**RECORDED INFORMATION**
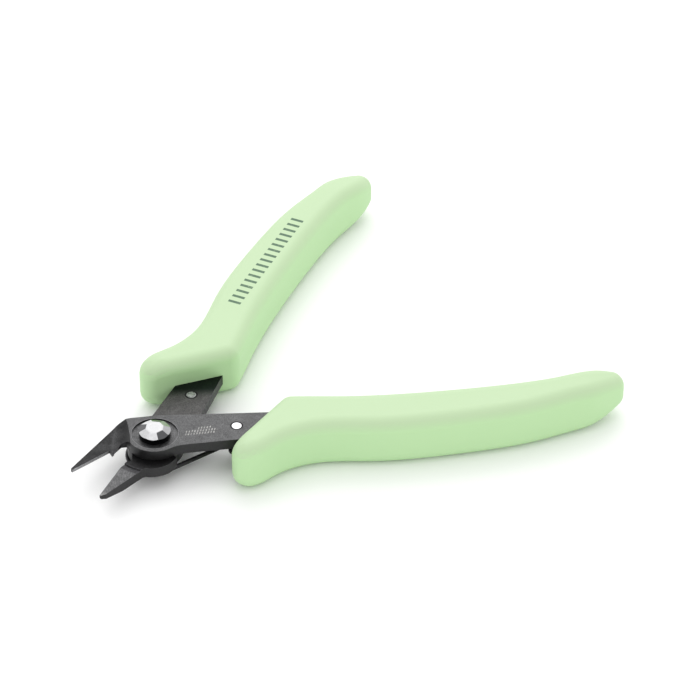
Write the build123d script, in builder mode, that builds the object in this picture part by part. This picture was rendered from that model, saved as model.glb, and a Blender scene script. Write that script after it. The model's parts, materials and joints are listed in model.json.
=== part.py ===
from build123d import *
from math import acos, atan2, cos, degrees, radians, sin, sqrt, tan
import os

# Sprue nippers: two lapped steel halves on a pivot bolt, with a wire return spring and moulded grips.
#
# The tool lies flat and open. +X points from the handles to the jaws, +Z is up, and the origin is the
# centre of the footprint. Each half is drawn in its own flat frame: u runs along its handle from the
# pivot, v runs outward, away from the other handle.

# ---- driving dimensions, millimetres and degrees ----
PIVOT_X = 36.99             # pivot axis ahead of the footprint's centre
OPEN_ANGLE = 28.65          # each handle line from the tool's axis, at rest
BLANK_T = 2.5               # sheet thickness of a half
LAP_GAP = 0.06              # clearance between the two lapped blanks
GRIP_T = 12.2               # grip thickness
GRIP_EDGE_R = 3.0           # rounding of the grip's long edges
GRIP_NOSE_R = 3.1           # plan radius of the flared nose and of the inner front corner
GRIP_TIP_R = 3.05           # plan radius of the rear tip
GRIP_TAPER_AT = 92.0        # top and bottom curve in behind this distance from the pivot
GRIP_TAPER_R = 30.0
GRIP_REACH = 106.0          # past the rear tip
GRIP_NOSE_AT = 20.5         # top and bottom curve in ahead of this distance, over the nose
GRIP_NOSE_DROP_R = 6.0
GRIP_NOSE_REACH = 15.0      # ahead of the nose
TANG_FIT = 0.02             # grip pocket round the tang
HEAD_R = 6.1                # round head of each half
ARM_V = 4.65                # outer edge of the arm
NECK_R = 8.0                # where the arm leaves the head

# ---- pivot ----
BORE_R = 2.55               # bore in the upper half
SHOULDER_R = 2.50           # bolt shoulder that turns in it
RECESS_R = 5.1              # round recess for the bolt head
RECESS_DEPTH = 0.4
BOLT_HEAD_R = 3.5
BOLT_HEAD_H = 2.15          # recess floor to the flat top
BOLT_TOP_R = 1.85
BOLT_FACETS = 8
FACET_TURN = 22.5
FACET_SLOPE = 62.0          # facets from the vertical
THREAD_R = 1.75             # bolt end in the lower half and the nut
THREAD_END = 0.3            # bolt end below the nut
THREAD_CHAMFER = 0.24
NUT_R = 3.3
NUT_H = 1.2

# ---- spring and its studs ----
STUD_AT = 18.0              # stud centres from the pivot
STUD_R = 1.25
STUD_FOOT_R = 1.95
STUD_FOOT_H = 0.5
STUD_CHAMFER = 0.15
WIRE_R = 0.5
WIRE_BEND_R = 6.15          # bend round the pivot, to the wire's centre
WIRE_DROP = 3.35            # wire's centre below the lap plane
WIRE_STUD_GAP = 0.05        # wire to the side of a stud
HOOK_TURN = 205.0           # how far each hook goes round its stud
FOOT_GAP = 0.08             # wire to the stud foot under it

# ---- jaws ----
SHEAR_DROP = 0.3            # cutting plane below the lap plane
STEP_R = 9.5                # outside this radius the lower jaw is stepped down to the cutting plane
STEP_CLEAR = 0.15           # the upper jaw's matching step starts this much further out
EDGE_LAND = 0.8             # height of the ground land along each cutting edge
UPPER_BEVEL = 14.0          # back of each blade, rising away from its edge
LOWER_BEVEL = 28.0
WHEEL_R = 5.0               # run-out of the bevel at the root
CUTTER_LENGTH = 16.0        # the ground-off space reaches past the jaw's tip
CUTTER_HALF_WIDTH = 14.0
UPPER_EDGE = (148.5, 3.75)  # cutting edge's direction and its distance from the pivot
LOWER_EDGE = (180.0, -3.25)
UPPER_ROOT = 9.9            # where the bevel ends, along the edge from the pivot's foot on it
LOWER_ROOT = 10.2
UPPER_BREAK = (0.2, -0.98)  # line on which the bevel ends
LOWER_BREAK = (0.7, -0.7)

LAP_Z = GRIP_T / 2
UPPER = 1
LOWER = -1


def half_plane(side, lift=0.0):
    """Flat frame of a half on the lap plane; its normal points at the other half."""
    along = (-cos(radians(OPEN_ANGLE)), side * sin(radians(OPEN_ANGLE)), 0)
    return Plane(origin=(PIVOT_X, 0, LAP_Z - side * lift), x_dir=along, z_dir=(0, 0, -side))


def local_point(side, u, v, z=0.0):
    """Row-frame point of (u, v) in a half's frame, z above the table."""
    flat = half_plane(side).from_local_coords(Vector(u, v, 0))
    return Vector(flat.X, flat.Y, z)


def head_and_tang():
    """Round head, tapering arm, and the tang that the grip covers."""
    with BuildSketch() as flat:
        Circle(HEAD_R)
        with BuildLine():
            Polyline((0, ARM_V), (26, ARM_V), (58, 6.0), (84, 4.3))
            ThreePointArc((84, 4.3), (86, 2.45), (84, 0.6))
            Polyline((84, 0.6), (58, -0.4), (30, -3.1), (0.6, -6.07), (0, 0), (0, ARM_V))
        make_face()
        neck = flat.vertices().sort_by_distance((4.0, ARM_V))[0]
        fillet(neck, NECK_R)
    return flat.sketch


def upper_jaw():
    """Pointed jaw of the upper half, with its relief notch and heel."""
    with BuildSketch() as flat:
        with BuildLine():
            FilletPolyline((0, -6.05), (-6.7, -6.05), (-19.07, 6.78), radius=5.0)
            Polyline((-19.07, 6.78), (-18.8, 7.1), (-10.25, 1.88), (-9.75, 3.2), (-7.5, 0.8))
            Polyline((-7.5, 0.8), (-6.4, 0.8), (-5.6, 2.0), (0, 0), (0, -6.05))
        make_face()
    return flat.sketch


def lower_jaw():
    """Blunter jaw of the lower half, with the round shoulder behind it."""
    with BuildSketch() as flat:
        with BuildLine():
            Polyline((0, 0), (-2.35, -5.6), (-2.5, -6.5))
            ThreePointArc((-2.5, -6.5), (-6.9, -4.95), (-8.6, -2.0))
            Polyline((-8.6, -2.0), (-9.3, -1.4), (-19.5, 2.15), (-20.45, 2.9), (-20.4, 3.25))
            Polyline((-20.4, 3.25), (-10.3, 3.25), (-8.3, 2.75), (-7.5, 1.9), (-4.0, 3.6), (0, 0))
        make_face()
    return flat.sketch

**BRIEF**
Reproduce exactly, please, only the lines from the start of the data above to the line that contains "# pivot, v runs", with both ends kept.

**WRITTEN REPLY**
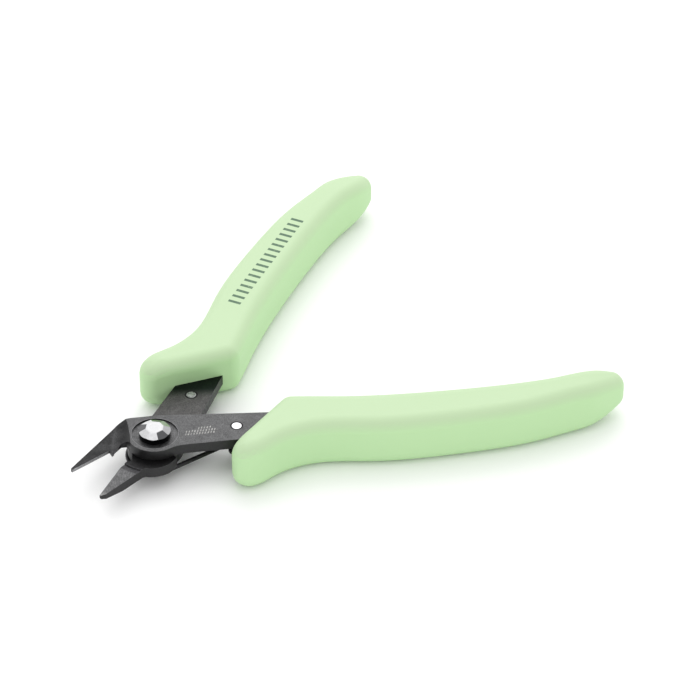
Write the build123d script, in builder mode, that builds the object in this picture part by part. This picture was rendered from that model, saved as model.glb, and a Blender scene script. Write that script after it. The model's parts, materials and joints are listed in model.json.
=== part.py ===
from build123d import *
from math import acos, atan2, cos, degrees, radians, sin, sqrt, tan
import os

# Sprue nippers: two lapped steel halves on a pivot bolt, with a wire return spring and moulded grips.
#
# The tool lies flat and open. +X points from the handles to the jaws, +Z is up, and the origin is the
# centre of the footprint. Each half is drawn in its own flat frame: u runs along its handle from the
# pivot, v runs outward, away from the other handle.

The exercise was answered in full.